In the case of forecast models, however, accurate numbers, not just relative comparisons, are paramount. And in achieving the goal of maximum accuracy, research — involving forecasts for real-time outbreaks of influenza, dengue fever, Zika, Ebola and other diseases — has shown that aggregating multiple models is the right approach. We’re seeing that’s true for the coronavirus as well.
By now we should know that long-term coronavirus forecasts leave much to be desired. In early April, for example, the United States had seen fewer than 5,000 deaths from covid-19. It was not clear to many just how disruptive the pandemic would become. The University of Washington’s IHME model — the same one that made news last week — became avidly watched. Depending on the day you checked in April, IHME said the total number of deaths would reach 60,000 to 80,000 in the United States. Other models cited by the White House Coronavirus Task Force showed much larger numbers — up to 240,000 total deaths. These fluctuations and variations in the models led top decision-makers, including President Trump, to offer alternatingly optimistic and pessimistic responses. After the IHME model’s number fell at one point, Surgeon General Jerome Adams said he “absolutely” expected the death total to be lower than anticipated. After the 240,000 figure came to light in late March, Trump said the United States would be in for “a hell of a bad two weeks,” dropping his optimistic outlook, however briefly. Notably, the early IHME forecasts also said that essentially no deaths would occur after early June, failing to capture the protracted nature of the crisis.
Earlier, a “what if? modeling study from Imperial College London, released on March 16, suggested that the pandemic would be likely to cause more than 2 million deaths in the United States if zero preventive measures were taken. (Trump has declared his efforts to be triumphant in part because are not on that trajectory.) Decision-makers and the general public were not equipped to effectively interpret these widely disparate results from different kinds of models.
The aggregate forecasts posted by CDC each week are useful, especially when capped at four weeks out, in offering a sense of whether public policy is succeeding or failing at curbing the coronavirus. Policymakers can use the data to help them decide whether to gently continue reopening or to tap the brakes, banning some activities.
Longer-term projections from hypothetical-scenario models also serve a purpose: They can offer guidance about which policy tools might be most effective. When talking about hypotheticals, stretching the timeline by a few weeks or months can make sense.
The problem comes when the public, press and policymakers interpret predictive models as saying something definitive about what the world will look like in December or January. The pandemic is shaped by human behavior, and too much can change between now and then to be knowable. Problems also ensue when hypothetical-scenario forecasts are confused with predictive forecasts.
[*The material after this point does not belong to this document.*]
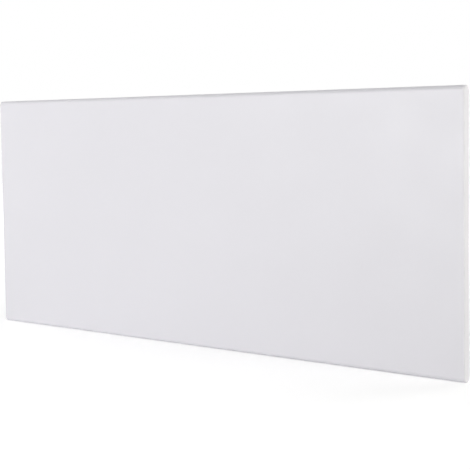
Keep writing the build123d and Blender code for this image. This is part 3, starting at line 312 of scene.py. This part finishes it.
def lens_plastic(name):
    """Red lens: clear tinted plastic with moulded prisms."""
    made, tree, shader = new_material(name)
    points = surface_points(tree)
    prisms = voronoi(tree, points, 1300).outputs["Distance"]
    haze = noise(tree, points, cells=700, detail=2)
    tone = blended(tree, prisms, LENS_RED, LENS_DEEP)
    dressed(tree, shader, tone, ranged(tree, haze, 0.08, 0.2))
    bumped(tree, shader, [(prisms, 0.0002, 0.4)])
    shader.inputs["Transmission Weight"].default_value = 0.45
    shader.inputs["IOR"].default_value = 1.49
    return made


def insulation(name, colour, stripe=None):
    """Silicone insulation with a fine matt skin; an earth lead has stripes of a second colour."""
    made, tree, shader = new_material(name)
    points = surface_points(tree)
    fine = noise(tree, points, cells=1700, detail=2)
    drift = noise(tree, points, cells=70, detail=3)
    tone = blended(tree, ranged(tree, drift, 0, 1), shade(colour, 0.88), shade(colour, 1.08))
    if stripe is not None:
        bands = add_node(tree, "ShaderNodeTexWave", wave_type="BANDS", bands_direction="DIAGONAL")
        bands.inputs["Scale"].default_value = 62
        tree.links.new(points, bands.inputs["Vector"])
        edge = ranged(tree, bands.outputs["Fac"], 0, 1, start=0.62, end=0.66)
        tone = blended(tree, edge, tone, stripe)
    dressed(tree, shader, tone, ranged(tree, fine, 0.45, 0.6))
    bumped(tree, shader, [(fine, 0.00006, 0.2)])
    return made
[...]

Educating people about the benefits and limitations of coronavirus forecasts can help us fight the pandemic. If a scenario model tells us that we’ll see a rise in cases if we open bars and gyms, we should pay heed. If a pooled set of forecast models shows that viral spread will probably decline in the next two weeks, then we can be somewhat confident about our short-term public policy. But let’s not scare ourselves with predictions about what’s going to happen in three months — because nobody knows.